Reviews for the warriors angel and the angels dragon
Yemi Hikari chapter 1 . 5/8/2012
As I've told you in my PM, the Prince of Persia is not my strong point so I can't tell you if your OC is becoming a Gary Stu or not. Since the character is based on your personality, that means it is a self-insert of sorts, so something you'll want to keep in mind is that you aren't the character. Don't make things happen because you wish for them to happen to yourself, make them happen because they actually should logically be happening.

Now, I am reviewing your story on the first chapter because author's notes as individual chapters are not allowed at all. I was going to come in here and say one of the ways you've improved your writing is the fact you've gotten your chapters to average over five-hundred words finally, but the real goal is over a thousand. The thing is, now that I look at the story, you do in fact average over a thousand words That is a good thing.

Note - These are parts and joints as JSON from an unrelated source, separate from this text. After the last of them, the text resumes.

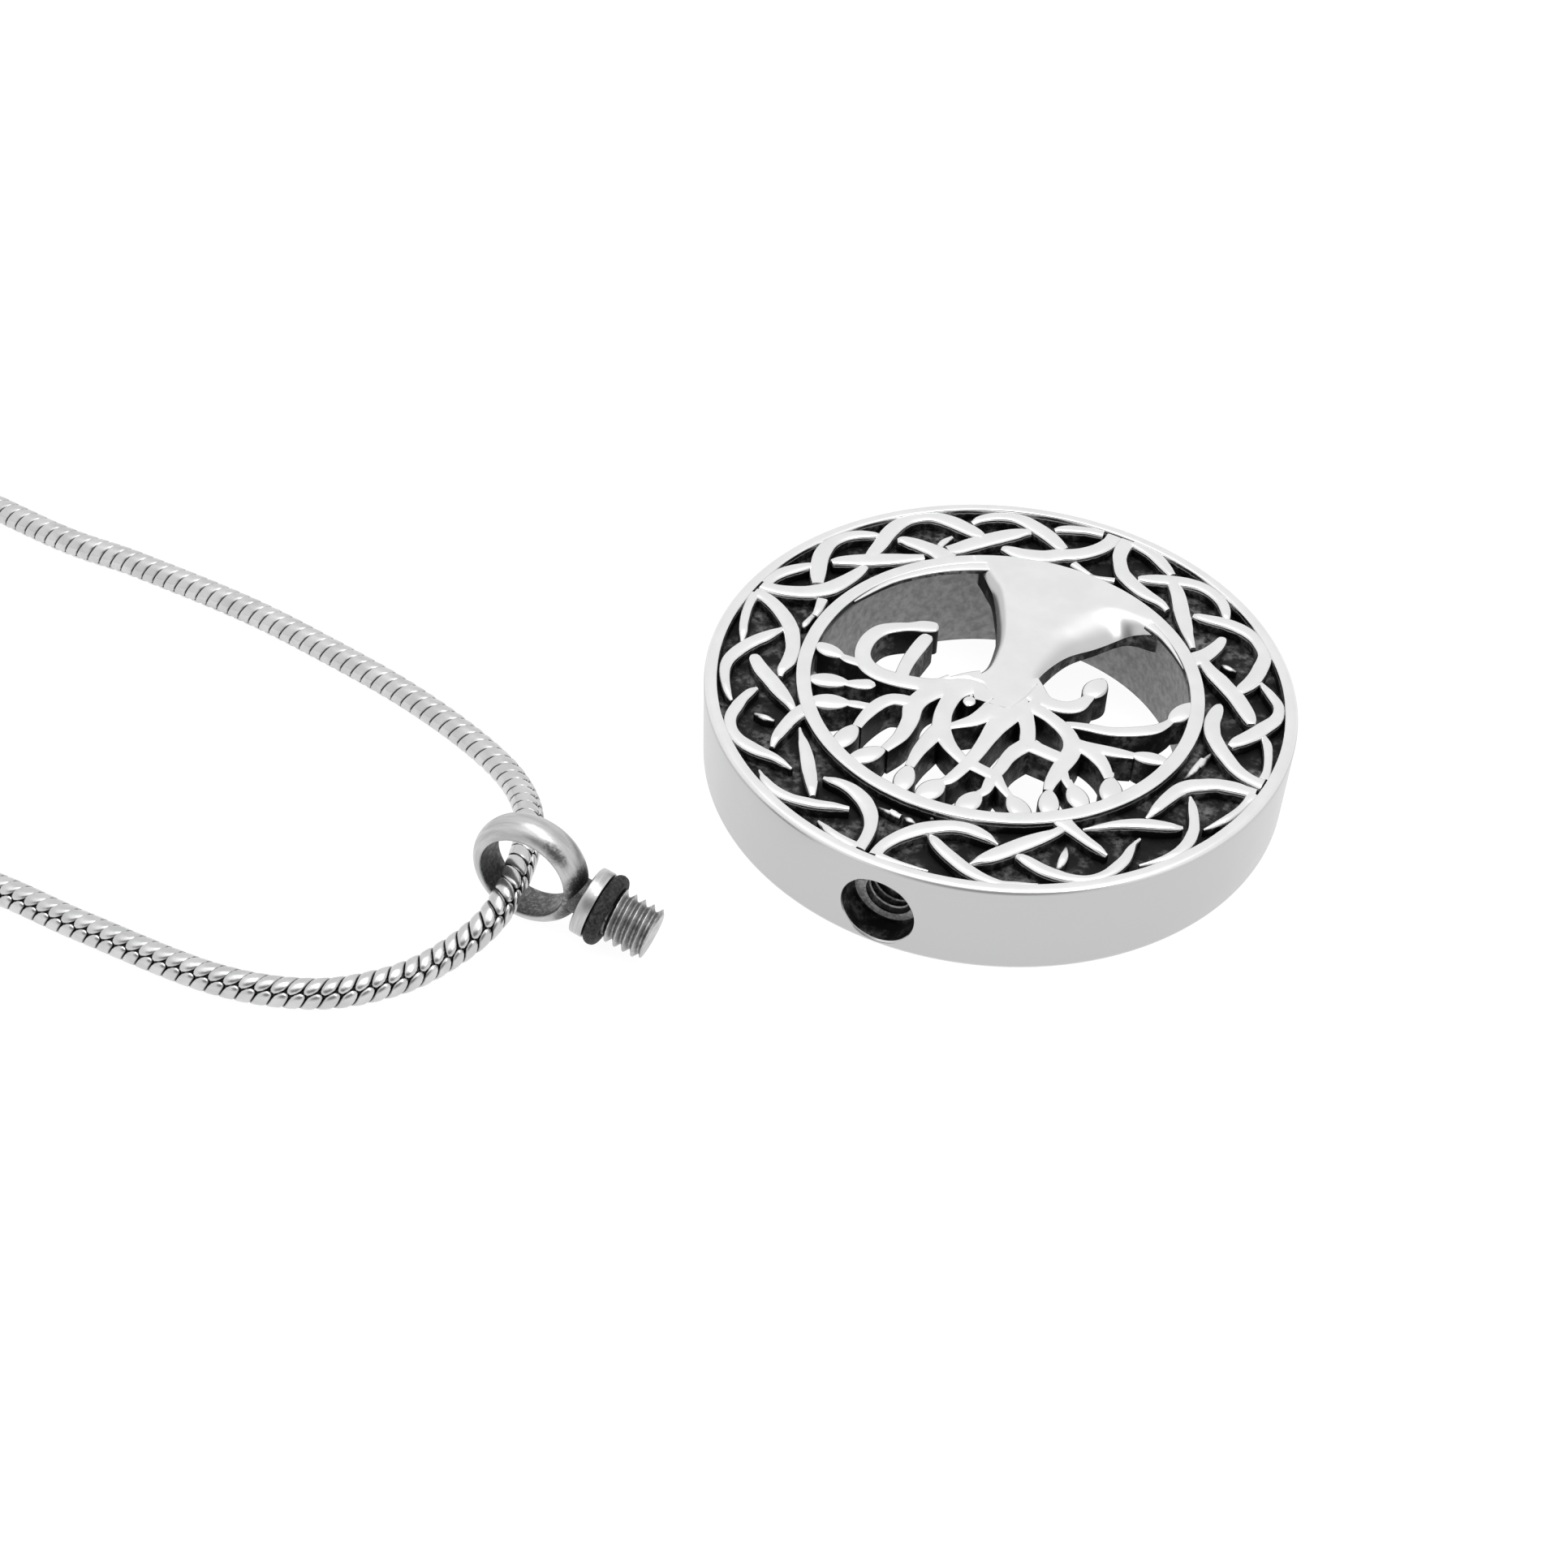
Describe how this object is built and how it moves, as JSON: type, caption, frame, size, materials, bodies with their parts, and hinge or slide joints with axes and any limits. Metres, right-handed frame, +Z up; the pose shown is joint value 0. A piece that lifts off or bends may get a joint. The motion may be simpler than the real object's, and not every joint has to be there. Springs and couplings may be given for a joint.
{
  "type": "keepsake urn pendant necklace",
  "caption": "Round tree of life urn pendant with a knotwork border, its threaded ash chamber open beside the bail screw on a snake chain.",
  "frame": {"origin": "centre of the locket's flat back, on the surface it lies on", "axes": "+Z up through the locket's face, +Y out of the threaded hole, +X away along the chain"},
  "size_m": [0.2584, 0.0769, 0.0055],
  "materials": {
    "polished_steel": "polished, blackened in the recesses",
    "satin_steel": "satin",
    "seal_rubber": "smooth",
    "chain_steel": "polished"
  },
  "bodies": {
    "root": {"locket": "polished_steel", "bail_screw": "satin_steel", "seal_ring": "seal_rubber", "chain": "chain_steel", "clasp": "chain_steel"}
  },
  "joints": []
}
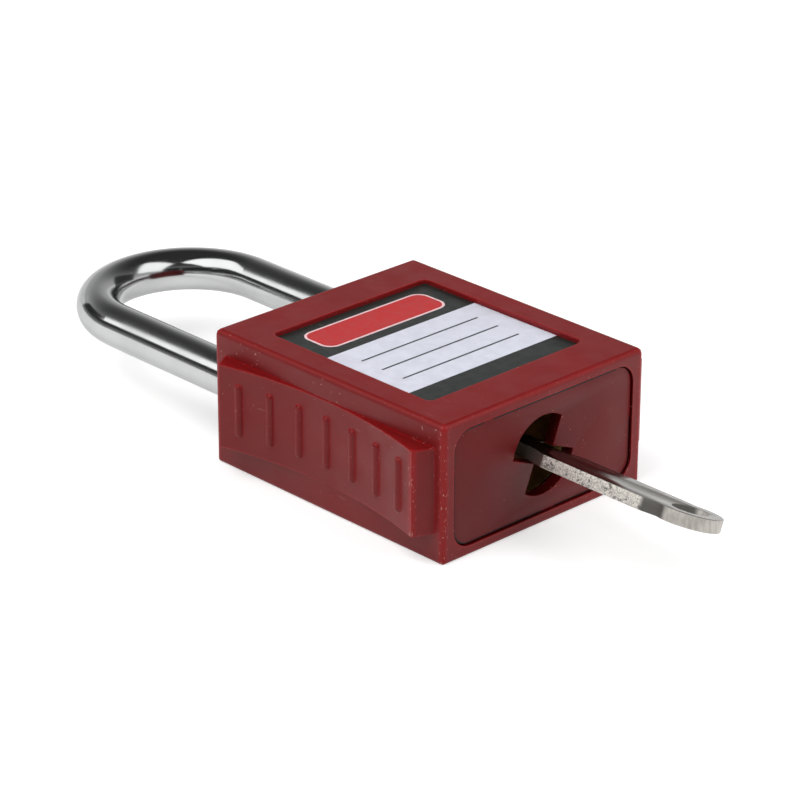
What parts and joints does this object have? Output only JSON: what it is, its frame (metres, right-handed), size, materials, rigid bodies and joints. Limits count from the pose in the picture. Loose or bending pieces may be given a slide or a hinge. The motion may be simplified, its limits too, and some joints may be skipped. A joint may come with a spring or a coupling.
{
  "type": "lockout padlock",
  "caption": "Compact safety lockout padlock with a ribbed plastic body, a long steel shackle, a recessed label face, and its key in the cylinder.",
  "frame": {"origin": "centre of the body's plain back face, which the padlock lies on", "axes": "+X out of the key end, -X towards the shackle, +Y the toe leg's side, -Y the heel leg's side, +Z out of the label face"},
  "size_m": [0.1192, 0.044, 0.02],
  "materials": {
    "body_plastic": "moulded maroon nylon, satin",
    "cover_plastic": "moulded maroon nylon, satin",
    "label_print": "printed polyester label, semi-gloss",
    "shackle_chrome": "bright chrome plating",
    "key_nickel": "nickel plating with scratches",
    "brass": "turned",
    "wafer_brass": "stamped",
    "cast_zinc": "die cast",
    "pin_steel": "ground",
    "ball_steel": "polished bearing steel",
    "spring_steel": "drawn wire"
  },
  "bodies": {
    "case": {"body_shell": "body_plastic", "bottom_cover": "cover_plastic", "front_label": "label_print", "lock_case": "cast_zinc", "cylinder_housing": "brass", "housing_pin": "pin_steel", "shackle_keeper_pin": "pin_steel"},
    "shackle_bar": {"shackle": "shackle_chrome"},
    "key_plug": {"plug": "brass", "plug_clip": "spring_steel", "cam_actuator": "cast_zinc", "key": "key_nickel", "wafer_1": "wafer_brass", "wafer_2": "wafer_brass", "wafer_3": "wafer_brass", "wafer_4": "wafer_brass", "wafer_5": "wafer_brass", "wafer_6": "wafer_brass", "wafer_7": "wafer_brass", "wafer_8": "wafer_brass", "wafer_spring_1": "spring_steel", "wafer_spring_2": "spring_steel", "wafer_spring_3": "spring_steel", "wafer_spring_4": "spring_steel", "wafer_spring_5": "spring_steel", "wafer_spring_6": "spring_steel", "wafer_spring_7": "spring_steel", "wafer_spring_8": "spring_steel"},
    "ball_left": {"locking_ball_left": "ball_steel"},
    "ball_right": {"locking_ball_right": "ball_steel"}
  },
  "joints": [
    {"name": "key_turn", "type": "hinge", "parent": "case", "child": "key_plug", "pos_m": [0, 0, 0.01], "axis": [1, 0, 0], "range_deg": [-90, 0]},
    {"name": "shackle_lift", "type": "slide", "parent": "case", "child": "shackle_bar", "axis": [-1, 0, 0], "range_m": [0, 0.013]},
    {"name": "ball_left_slide", "type": "slide", "parent": "case", "child": "ball_left", "axis": [0, -1, 0], "range_m": [0, 0.0012]},
    {"name": "ball_right_slide", "type": "slide", "parent": "case", "child": "ball_right", "axis": [0, 1, 0], "range_m": [0, 0.0012]}
  ],
  "couplings": [
    {"joint": "ball_left_slide", "follows": "key_turn", "m_per_rad": -0.00076394},
    {"joint": "ball_right_slide", "follows": "key_turn", "m_per_rad": -0.00076394}
  ]
}
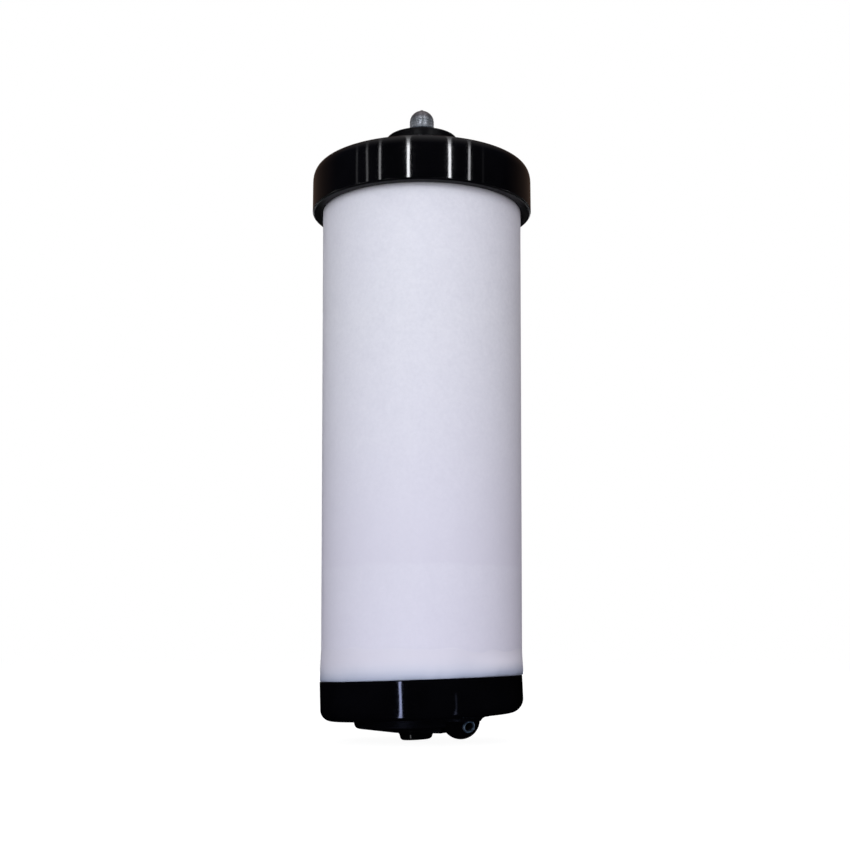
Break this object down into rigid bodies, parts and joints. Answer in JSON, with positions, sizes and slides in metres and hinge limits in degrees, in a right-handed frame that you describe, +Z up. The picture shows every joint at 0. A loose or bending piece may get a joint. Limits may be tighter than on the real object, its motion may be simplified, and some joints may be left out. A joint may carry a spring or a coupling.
{
  "type": "pump water filter",
  "caption": "Hand pump water filter: white cylindrical housing, black base with inlet nipple and outlet ball port, wide black screw-on head with pull knob and dome nut.",
  "frame": {"origin": "on the housing's axis, level with the mouth of the inlet nipple, which is the lowest face", "axes": "+Z up along the housing's axis to the knob; -Y is the front, where the outlet port is; +X is to the right seen from the front"},
  "size_m": [0.0678, 0.0678, 0.1942],
  "materials": {
    "white_housing": "satin, faint fine grain",
    "white_sealant": "smooth cured sealant",
    "black_plastic": "polished black",
    "black_moulding": "plain moulded black",
    "stainless_steel": "turned",
    "satin_nickel": "satin, turned",
    "white_ceramic": "porous, unglazed",
    "black_rubber": "soft, matt",
    "white_acetal": "machined",
    "barrel_plastic": "smooth drawn tube",
    "brass": "turned"
  },
  "bodies": {
    "housing": {"housing_tube": "white_housing", "joint_sealant": "white_sealant", "base_cap": "black_plastic", "inlet_nipple": "black_plastic", "inlet_strainer": "stainless_steel", "foot_valve_seat": "white_acetal", "foot_valve_cage": "white_acetal", "outlet_boss": "black_plastic", "outlet_eyelet": "stainless_steel", "pump_barrel": "barrel_plastic", "barrel_o_ring": "black_rubber", "ceramic_element": "white_ceramic", "element_top_cap": "black_moulding", "element_top_o_ring": "black_rubber", "element_bottom_cap": "black_moulding", "element_bottom_o_ring": "black_rubber"},
    "foot_valve": {"foot_valve_ball": "stainless_steel"},
    "head_insert": {"gland_carrier": "black_moulding", "head_o_ring": "black_rubber", "gland_bush": "white_acetal", "rod_seal": "black_rubber", "seal_spacer": "white_acetal", "gland_nut": "brass", "rod_wiper": "black_rubber"},
    "head": {"head_cap": "black_plastic"},
    "plunger": {"pump_rod": "stainless_steel", "pump_knob": "black_plastic", "knob_bumper": "black_rubber", "knob_collar": "black_plastic", "dome_nut": "satin_nickel", "piston_body": "white_acetal", "piston_seal": "black_rubber", "piston_nut": "stainless_steel", "valve_stop_ring": "stainless_steel"},
    "piston_valve": {"piston_valve_disc": "black_rubber"}
  },
  "joints": [
    {"name": "foot_valve_lift", "type": "slide", "parent": "housing", "child": "foot_valve", "axis": [0, 0, 1], "range_m": [0, 0.0019]},
    {"name": "head_lift", "type": "slide", "parent": "housing", "child": "head_insert", "axis": [0, 0, 1], "range_m": [0, 0.0051]},
    {"name": "head_turn", "type": "hinge", "parent": "head_insert", "child": "head", "pos_m": [0, 0, 0.1595], "axis": [0, 0, 1], "range_deg": [0, 450]},
    {"name": "pump_stroke", "type": "slide", "parent": "head_insert", "child": "plunger", "axis": [0, 0, 1], "range_m": [0, 0.1]},
    {"name": "piston_valve_lift", "type": "slide", "parent": "plunger", "child": "piston_valve", "axis": [0, 0, 1], "range_m": [0, 0.0018]}
  ],
  "couplings": [
    {"joint": "head_lift", "follows": "head_turn", "m_per_rad": 0.00063662}
  ]
}
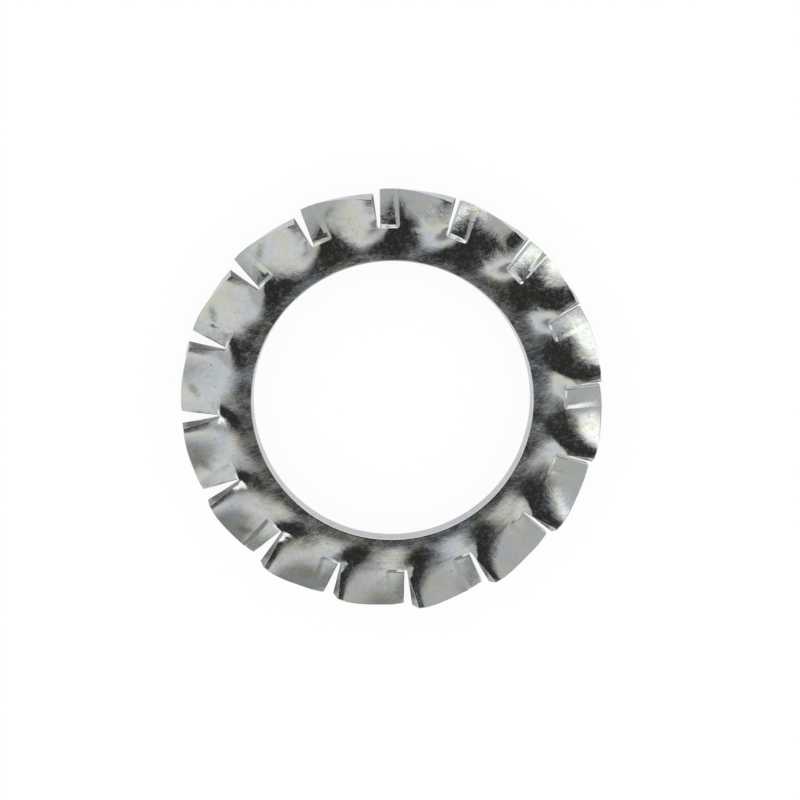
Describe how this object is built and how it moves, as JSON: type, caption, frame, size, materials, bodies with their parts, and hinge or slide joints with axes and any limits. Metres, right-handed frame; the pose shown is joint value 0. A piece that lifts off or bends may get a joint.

What isn't such a good thing is your technique. All of this can be fixed using the chapter replace system this site has. First... you need to put a space in between your paragraphs. Second, don't put thoughts or a voice mentally in the head in bold. Make all of the thoughts in italic and put them in quotation marks. The honest truth is, if you make your fic easier to read and you cut the author's notes, you'll get more reviews then you are getting.

On the final note, cute the curse words. They're historically inaccurate for the time period. And while I don't know the fandom, I have seen my brother play the games. What I've seen doesn't contain cuss words, the reason being... well, these curse words don't exist during that time frame. Actually, cute all the modern day slang you have in this fic, like “cux”, “idjit” and “yea”. While it is true that you personally might use these terms, someone of your same personality from this time period would not.

Anyways... hope this helps. Your writing has improved since your last fic too.